The College of Physicians of Philadelphia Digital Library

Treating Cancer with Radiation

Photograph of apparatus and method employed for obtaining a skiagram.

As a surgeon at the New York Cancer Hospital, Abbe regularly encountered patients suffering from squamous-cell carcinoma, a cancer that often manifests as a rapidly growing tumor or a persistent and expanding ulcer on the skin or inner surfaces of the digestive tract. When the tumor grew on the lips or other parts of the face, a surgeon like Abbe could cut it away, but the loss of tissue would leave the patient painfully disfigured. In fact, the purpose of the aforementioned “Abbe flap” was to reconstruct a patient’s mouth after removal of major portions of the lip. Carcinomas inside the body raised a different set of problems, since internal surgery of any kind carried serious risks for patients in the late nineteenth century. What patients and doctors needed was a way to shrink the carcinoma without having to physically hack at it with a knife or scalpel.

When doctors began to experiment with x-ray emitters in 1896, they discovered that x-rays could achieve just such an effect; many carcinomas seemed to melt away with repeated exposure. Therapists found it difficult, however, to control the frequency and strength of the radiation produced by x-ray emitters, and x-ray treatment, as a result, entailed a serious risk of burns or other harm both to patients—especially when doctors attempted to treat tumors inside the body—and to physicians.

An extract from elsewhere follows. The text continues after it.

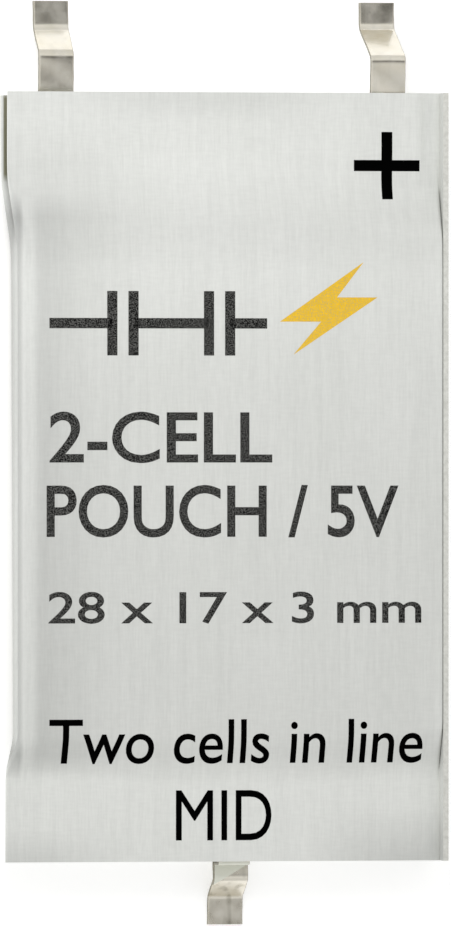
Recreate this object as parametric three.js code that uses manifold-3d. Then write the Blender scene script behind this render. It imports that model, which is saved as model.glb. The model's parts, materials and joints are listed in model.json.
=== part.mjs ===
// Dual-cell pouch capacitor: two flat cells in aluminium laminate pouches, stacked, bonded
// together and joined in series, with three gull-wing terminals that are soldered to a board.
//
// Millimetres, +Z up. The origin is the middle of the underside, in the plane of the board.
// +Y points to the end with two terminals, +X to the positive one.
// Each cell holds a stack of carbon-coated foils between the layers of a folded separator.

import * as THREE from 'three';
import { mergeVertices } from 'three/addons/utils/BufferGeometryUtils.js';
import Module from 'manifold-3d';

const wasm = await Module();
wasm.setup();

// ---------------------------------------------------------------- driving dimensions

const HALF_LENGTH = 14.25;        // the 28.5 mm body, from its middle to either end
const CELL_THICKNESS = 1.31;
const BOND_THICKNESS = 0.08;      // 1.31 + 0.08 + 1.31 = 2.70 mm overall
const CLEARANCE = 0.01;           // between pieces that touch on a slant or slide in a slot

// Laminate pouch: one sheet folded along the left side and sealed along the other three.
const FILM = 0.1;                 // one layer
const WALL_X = 7.99;              // outside of the right wall
const FLANGE_INNER_X = WALL_X + CLEARANCE;      // folded side seal, two layers thick
const FLANGE_OUTER_X = FLANGE_INNER_X + 2 * FILM;
const FLANGE_HEIGHT = 0.82;
const WALL_CORNER = 0.12;         // outside radius where the faces meet the right wall
const FULL_FROM = -9.6;           // the pouch has its full thickness between these two
const FULL_TO = 9.1;
const SLOPE_DOWN = 1.6;           // from full thickness to the flat end seal, towards -Y
const SLOPE_UP = 2.1;             // the same, towards +Y
const SLOPE_STEPS = 5;
const FOLD_STEPS = 12;
const CORNER_STEPS = 3;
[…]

Moreover, the x-ray apparatus itself could be expensive and difficult to operate, requiring the physician to develop a secondary expertise in electrical tinkering.

The Romance of Radium

When Henri Becquerel--pictured, to the right--discovered that uranium spontaneously produced an energy similar in many ways to x-rays, it seemed that radiation offered an apparent solution to these problems. Therapy with a natural energy-producing source would not require complicated tinkering or electrical apparatus; to irradiate a tumor, the physician could simply place a radioactive sample in close physical proximity to the cancer. Uranium, however, produced only relatively weak emissions. For therapeutic purposes, doctors needed something much stronger. That something would be radium--an element that was almost a million times more radioactive than uranium.